Por sua retórica, Donald Trump se alienou de uma parcela significativa do eleitorado negro. Diante da proximidade da eleição presidencial de 2020, ele se lança, porém, em uma empreitada de sedução que provoca – sem surpresa – vivas reações contrárias.

“Veremos em um ano, mas acho que terei uma porcentagem fenomenal de votos afro-americanos”, disse ao deixar a Casa Branca.

O principal argumento do presidente? Os bons resultados econômicos. Em outubro, a taxa de desemprego entre a população negra foi de 5,4%, número que caiu bruscamente na última década, mais que ainda supera o da população branca, em 3,2%.

Trump também se orgulha da reforma da justiça penal para aliviar prisões lotadas. A lei foi votada por legisladores dos dois partidos, conscientes dos custos humanos e financeiros das políticas ultrarepressivas para lutar contra o narcotráfico.

“Sem mim, não teria havido uma reforma judicial e beneficiou os afro-americanos mais do que ninguém”, destacou Trump.

Mas em seus esforços por captar essa porção do eleitorado, a desconfiança que gera é real.

Em 2016, o magnata imobiliário apontou para o desencanto de uma parte dos afro-americanos com o partido de Barack Obama, primeiro presidente negro de Estados Unidos, mas sua rival, a democrata Hillary Clinton, obteve 88% do voto do eleitorado negro. Trump, somente 8%.

– Racista –

Desde que chegou à Casa Branca, os constantes ataques de Trump contra líderes afro-americanos não teriam feito nada além que atiçar as tensões.
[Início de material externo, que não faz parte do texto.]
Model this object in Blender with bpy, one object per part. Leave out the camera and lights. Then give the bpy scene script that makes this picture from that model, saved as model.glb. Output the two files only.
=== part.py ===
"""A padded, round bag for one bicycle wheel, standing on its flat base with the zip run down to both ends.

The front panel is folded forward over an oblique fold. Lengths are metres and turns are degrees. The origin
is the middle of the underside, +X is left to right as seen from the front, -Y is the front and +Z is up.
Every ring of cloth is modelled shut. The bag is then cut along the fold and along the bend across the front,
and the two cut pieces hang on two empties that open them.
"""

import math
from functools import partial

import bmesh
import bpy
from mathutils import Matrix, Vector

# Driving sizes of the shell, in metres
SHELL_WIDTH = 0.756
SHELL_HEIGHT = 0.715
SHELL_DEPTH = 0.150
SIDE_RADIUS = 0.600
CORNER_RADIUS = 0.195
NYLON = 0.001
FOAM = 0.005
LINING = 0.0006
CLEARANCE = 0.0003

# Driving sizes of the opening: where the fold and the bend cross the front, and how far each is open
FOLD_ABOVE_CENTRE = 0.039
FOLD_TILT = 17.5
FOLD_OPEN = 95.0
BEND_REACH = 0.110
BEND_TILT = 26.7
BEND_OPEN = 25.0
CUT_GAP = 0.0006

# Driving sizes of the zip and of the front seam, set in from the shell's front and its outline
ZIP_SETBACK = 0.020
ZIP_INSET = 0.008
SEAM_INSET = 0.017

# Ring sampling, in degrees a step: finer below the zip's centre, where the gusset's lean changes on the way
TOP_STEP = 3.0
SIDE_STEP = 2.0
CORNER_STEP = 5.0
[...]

Segundo uma pesquisa da Universidade Quinnipiac divulgada em julho passado, 80% dos eleitores negros consideram que o presidente americano é racista.

Desde que chegou à Casa Branca, seus repetidos ataques contra lideranças afro-americanas não contribuíram em nada para reduzir as tensões.
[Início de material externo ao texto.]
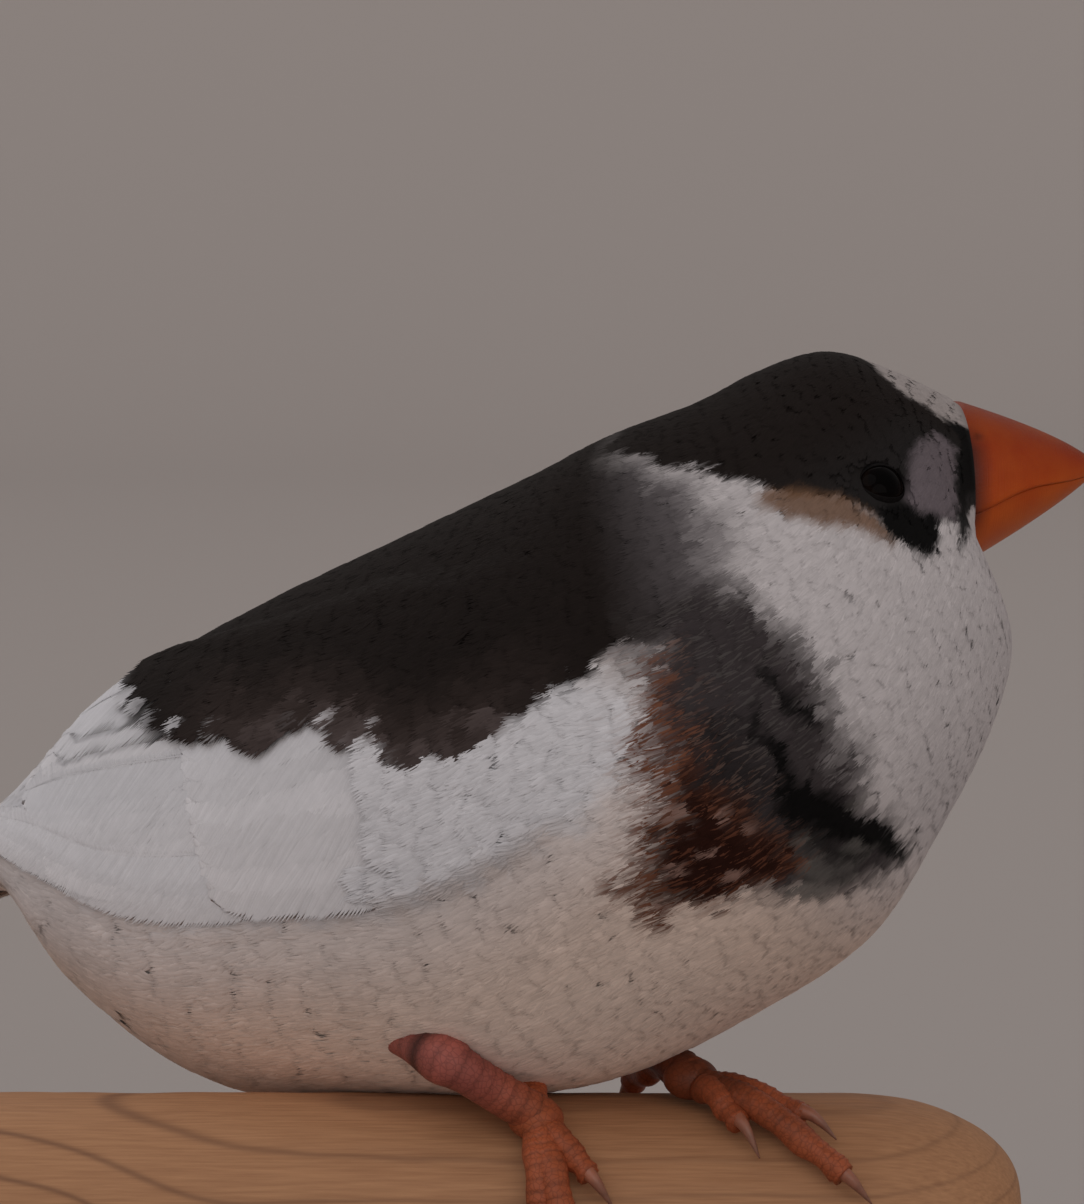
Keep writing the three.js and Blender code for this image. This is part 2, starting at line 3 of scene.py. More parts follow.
import bpy
import numpy as np
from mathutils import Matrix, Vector


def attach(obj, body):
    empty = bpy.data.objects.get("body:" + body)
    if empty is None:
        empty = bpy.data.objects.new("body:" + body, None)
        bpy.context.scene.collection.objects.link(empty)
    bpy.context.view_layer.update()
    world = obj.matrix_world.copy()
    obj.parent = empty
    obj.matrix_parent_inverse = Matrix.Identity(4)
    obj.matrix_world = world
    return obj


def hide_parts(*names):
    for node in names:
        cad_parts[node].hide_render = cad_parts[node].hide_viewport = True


# A pied zebra finch on a cut length of perch, dressed over its CAD frame.
# Sizes are millimetres in the part's own frame, and become metres when a mesh is made.

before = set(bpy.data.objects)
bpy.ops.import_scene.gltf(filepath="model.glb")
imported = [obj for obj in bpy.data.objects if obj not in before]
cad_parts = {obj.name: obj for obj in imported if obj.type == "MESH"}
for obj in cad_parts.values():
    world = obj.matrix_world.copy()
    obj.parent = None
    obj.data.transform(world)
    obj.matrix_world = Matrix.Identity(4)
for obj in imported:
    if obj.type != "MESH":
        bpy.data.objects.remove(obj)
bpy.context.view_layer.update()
mm = 0.001
print("frame loaded")

# The bird's measures are those of the frame's solids
birdPlace = {
    "x": 7.0, "y": 0.5, "yaw": -32.0,  # where the bird sits and which way it heads
    "headTurn": 44.0, "pivot": 13.0,  # the head's turn, and how far ahead it turns
    "turnFrom": 54.0, "turnTo": 77.0,  # the u where the turn begins and where it is whole
}
perch = {
    "radius": 9.0, "axis": 27.0,  # the rod, and the height of its middle
    "left": -38.0, "right": 35.1, "bevel": 0.8,  # its sawn end, its far end and the sawn end's edge
    "endReach": 11.0, "endFace": 3.0,  # length of the rounded far end, and the radius left flat on it
}
perchTop = perch["axis"] + perch["radius"]

# Oval rings along the spine: u, back point, belly point, half width, and how far to the belly it is widest
bodyRings = {
    "tail": (-20, (-62, 9), (-60.5, 3.5), 3.4, 0),
    "tailRoot": (0, (-44.5, 15.6), (-42.5, 10.2), 4.6, 0),
    "vent": (8, (-38.5, 20.4), (-34.5, 3.2), 8, 0.04),
    "rump": (20, (-30.2, 26.2), (-23, -1.6), 12.6, 0.06),
    "hips": (32, (-21, 30.8), (-10, -0.9), 15.2, 0.08),
    "belly": (43, (-11.2, 35), (2.2, 0.9), 16.4, 0.1),
    "breast": (54.5, (-0.9, 39.4), (13.2, 6.2), 16.8, 0.1),
    "shoulders": (61, (4, 41.6), (20.3, 11), 15.6, 0.1),
    "neck": (68, (9.4, 43.6), (25.4, 19), 12.8, 0.12),
    "nape": (74, (13.4, 45.6), (28.4, 25.4), 9.9, 0.12),
    "eyes": (79, (17.6, 46.8), (29, 29), 7.6, 0.1),
    "lores": (83.5, (21.6, 45.7), (27.3, 31.7), 5.8, 0.04),
    "billBase": (86.6, (25.9, 43.7), (26.3, 33.5), 4, 0),
}
bodyEnd = 86.6
knots = np.array([ring[0] for ring in bodyRings.values()], float)
sizes = np.array([[*ring[1], *ring[2], ring[3], ring[4]] for ring in bodyRings.values()], float)
before = np.maximum(np.arange(len(knots)) - 1, 0)
after = np.minimum(np.arange(len(knots)) + 1, len(knots) - 1)
slopes = (sizes[after] - sizes[before]) / (knots[after] - knots[before])[:, None]


def smooth(x, low, high):
    # a soft step from 0 at low to 1 at high
    t = np.clip((x - low) / (high - low), 0, 1)
    return t * t * (3 - 2 * t)


def mix(a, b, t):
    return a + (b - a) * t


def unit(v):
    return v / np.maximum(np.linalg.norm(v, axis=-1, keepdims=True), 1e-9)


def bell(x, middle, width):
    # a soft bump of height 1 round middle
    return np.exp(-(((x - middle) / width) ** 2))


def hermite(t):
    # weights of a cubic piece's start, the slope there, its end and the slope there
    t2, t3 = t * t, t * t * t
    return 2 * t3 - 3 * t2 + 1, t3 - 2 * t2 + t, 3 * t2 - 2 * t3, t3 - t2


def ringAt(u):
    # cubic pieces through the rings' sizes, each slope the chord of its two neighbours
    i = np.clip(np.searchsorted(knots, u, side="left") - 1, 0, len(knots) - 2)
    h = knots[i + 1] - knots[i]
    start, leave, end, arrive = hermite((u - knots[i]) / h)
    weights = (start, leave * h, end, arrive * h)
    values = (sizes[i], slopes[i], sizes[i + 1], slopes[i + 1])
    return sum(weight[..., None] * value for weight, value in zip(weights, values))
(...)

A última delas foi uma série de tuítes agressivos contra o congressista Elijah Cummings, membro da Câmara de Representantes e uma emblemática e carismática figura dessa comunidade, que veio a falecer.

O destacado reverendo negro Timothy McDonald, que participou na manhã de sexta-feira de um ato com legisladores democratas, não ocultou seu descontentamento pelas tentativas de Trump de seduzir o eleitorado negro.

O fato de Trump chegar a Atlanta, “terra de Martin Luther King e berço do movimento de direitos civis”, é uma bofetada para todos os negros na Geórgia e um insulto a todas as pessoas negras nos Estados Unidos”, disse.

– “Um insulto” –

O cofundador da organização Black Voters Matter Cliff Albright rejeita a iniciativa de campanha de Trump.

“É um embuste, é hipócrita, é um insulto”, afirma, denunciando as palavras e os atos do presidente.

Segundo Albright, a intenção de Trump é “criar confusão” e conseguir que “1%, 2% ou 5% dos eleitores negros fiquem em suas casas”, o que prejudicaria os democratas.

“Criar uma espécie de confusão, martelando: ‘vocês não têm nada a perder’, pode ter um efeito na margem”, afirma Albright, acrescentando que o objetivo é “levar 1%, 2% ou 5% dos eleitores negros a ficarem em casa”, e não irem votar.

Em 2016, a mobilização do eleitorado negro por Hillary Clinton foi, claramente, mais fraca em vários estados-chave, entre eles Wisconsin, que, para surpresa geral, mudou de lado.

Em 2020, os democratas esperam remobilizar essa fatia do eleitorado para voltar a atingir níveis próximos das duas eleições de Barack Obama, em 2008 e em 2012.

Tudo dependerá também, em certa medida, do candidato democrata que enfrentará Trump.

O ex-vice-presidente Joe Biden goza de uma sólida popularidade entre os eleitores afro-americanos, devido, sobretudo, à sua excelente relação com Obama, o primeiro presidente negro dos Estados Unidos.

Por enquanto, seus adversários na corrida das primárias, como a senadora progressista Elizabeth Warren e o jovem prefeito Pete Buttigieg, provocam menos entusiasmo.